The other residents who discovered this the following morning sued him and in the compromise reached among the parties, it was determined that this resident, who later sold the apartment, would not use the elevator until he paid his share of the costs.
Music and dogs
Another dispute, also related to an elevator, divided apartment owners, in a building in the center of the country when the owners decided to restore elevator operation after an 18-year lapse. The contractor who built the building installed the elevator, but it stopped functioning after two years with the consent of the apartment owners in the building at the time. Since then, ownership of several of the apartments changed hands and some of the new owners objected to resuming elevator operation and refused to share in the costs. The dispute went to court, which ruled that elevator operation could resume even without the consent of all residents and that the holdouts against resuming elevator operation would also be asked to cover the costs - based on their relative share of the joint property.
Elevators, as just about every apartment owner in any building knows, are not the only cause of dispute between neighbors: loud music, practicing on a musical instrument, apartment expansion, a noisy air conditioner or a barking dog can all lead to serious, painful and endless disputes among neighbors that make life in the building unbearable. In the best case, the disputes end in vocal arguments, creative retaliatory actions and neighbors not talking to each other. In the worst-case scenario, disputes go to court.
"In principle, the main issues that are cause for arguments in apartment buildings include anything that falls under the heading of common property: the roof, external walls, elevators, shelters and heating, water and garden facilities," says attorney Sami Yisrael, the legal adviser of Ha'aguda Letarbut Hadiur (The Association of Better Housing). According to him, in general apartment owners' actions are as a rule regulated by law.
As far as elevators are concerned, says Yisrael, until the enactment of the Land Law regarding the installation of elevators in existing buildings, the consent all the apartment owners in the building was required in order to do so. In 1995, the law was amended and today the consent of two-thirds of apartment owners is sufficient. A building permit is also required from the municipality. According to Yisrael, the law stipulates that apartment owners who decide on the installation shall bear the costs.

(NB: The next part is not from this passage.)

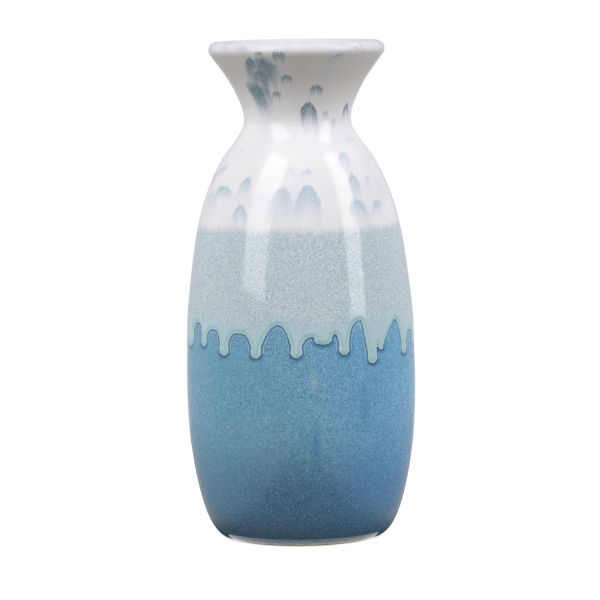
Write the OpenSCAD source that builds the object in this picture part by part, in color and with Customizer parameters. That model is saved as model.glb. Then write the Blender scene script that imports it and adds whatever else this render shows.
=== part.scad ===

By law, apartment owners may decide that only some of them will bear the costs because the higher the floor, the greater the need for elevator service and therefore it is reasonable that a resident of the fourth floor should pay more than a resident of the first floor. A resident of a ground floor apartment does not need elevator service and therefore it is unreasonable for him to have to pay for it.
Nevertheless, says Yisrael, the law stipulates that all apartment owners must share the regular maintenance costs of the elevator. He adds that among the supervisors, who discuss the various disputes in the courts, there is still disagreement over what to do about an apartment owner who did not pay for the installation of an elevator but does pay maintenance costs: is he or is he not permitted to use it. Supervisor Miriam Arieli determined in a ruling she made some two years ago that whoever did not pay for installation may not use the elevator and will be exempt from paying for the maintenance. The second approach, advocated by Efraim Cohen of Petah Tikvah, maintains that even those who objected to the elevator and did not pay for the installation but do pay for maintenance may use it.
As mentioned, apart from elevator installation, building extensions, apartment expansions, installation of solar water heaters or any type of antenna and the addition of balconies are flashpoints for disputes among neighbors. According to Yisrael, in all matters related to apartment expansions, the law has changed over the years in order to facilitate things for the residents, but nonetheless, the issue is the source of quite a few disputes.
Until the amendment of the Land Law in all matters related to apartment expansions, says Yisrael, the consent of all apartment owners in a building was needed to expand apartments. "The idea underlying the law was that the expansion affects the common property and therefore the consent of all residents is needed, but this created an unbearable situation wherein one person could hold all the others by the throat and block the expansion." Yisrael adds that for this reason, the legislature amended the law and determined that for the purpose of apartment expansions the consent of 75 percent of the apartment owners is enough to permit the expansion of an apartment in a multistory building. Naturally, doing so requires a building permit from the municipality. The process is simple: convene a general meeting, describe the proposed expansion and hold a vote.
This also applies to the residents' collective decision to jointly expand their apartments. Sometimes one resident objects and then only part of the building is refurbished and the result is ugly. The law stipulates that after the refurbishments if there is consent from 75 percent of residents then even those who did not agree to the refurbishments must pay for them. However, despite the revision of the law, many building expansions encounter opposition from other apartment owners and lead to disputes between them. In a Ramat Aviv building, for example, the owners decided to add a room to each apartment. One resident refused to do so and the result, on one floor, the expansion includes pillars only, with no floors, walls or windows, which makes the building very unappealing.
The law, as mentioned, is a decisive factor in resolving disputes. However, sometimes an unclear law or one that is not enforced serves as fertile ground for disputes and gall on the part of apartment owners.
Thus, for example, Ha'aguda Letarbut Hadiur in Be'er Sheva recently received a complaint submitted by an apartment owner against a neighbor who installed a solar boiler on the pergola he built for himself in the garden. The neighbor even went as far as covering the boiler with the same wooden pillars used in the pergola in order to conceal his actions. The neighbor explained the that boiler was placed where it was because only there could it absorb solar heat and most effectively benefit from the advantages of a solar unit.
The owner of the pergola asked the neighbor to remove the boiler and after he received a negative response, approached Ha'aguda Letarbut Hadiur asking it to require the neighbor to remove the boiler. As far as installing water boilers, says Yisrael, the law stipulates that in essence, each resident may install a boiler on the roof without the consent of the other apartment owners. The absurd thing is that a building permit is needed to do so, but the authorities do not enforce this requirement. This enables every resident to install a boiler wherever he wants without a permit or the consent of others and the results are often the installation of boiler in odd places and highly disputed.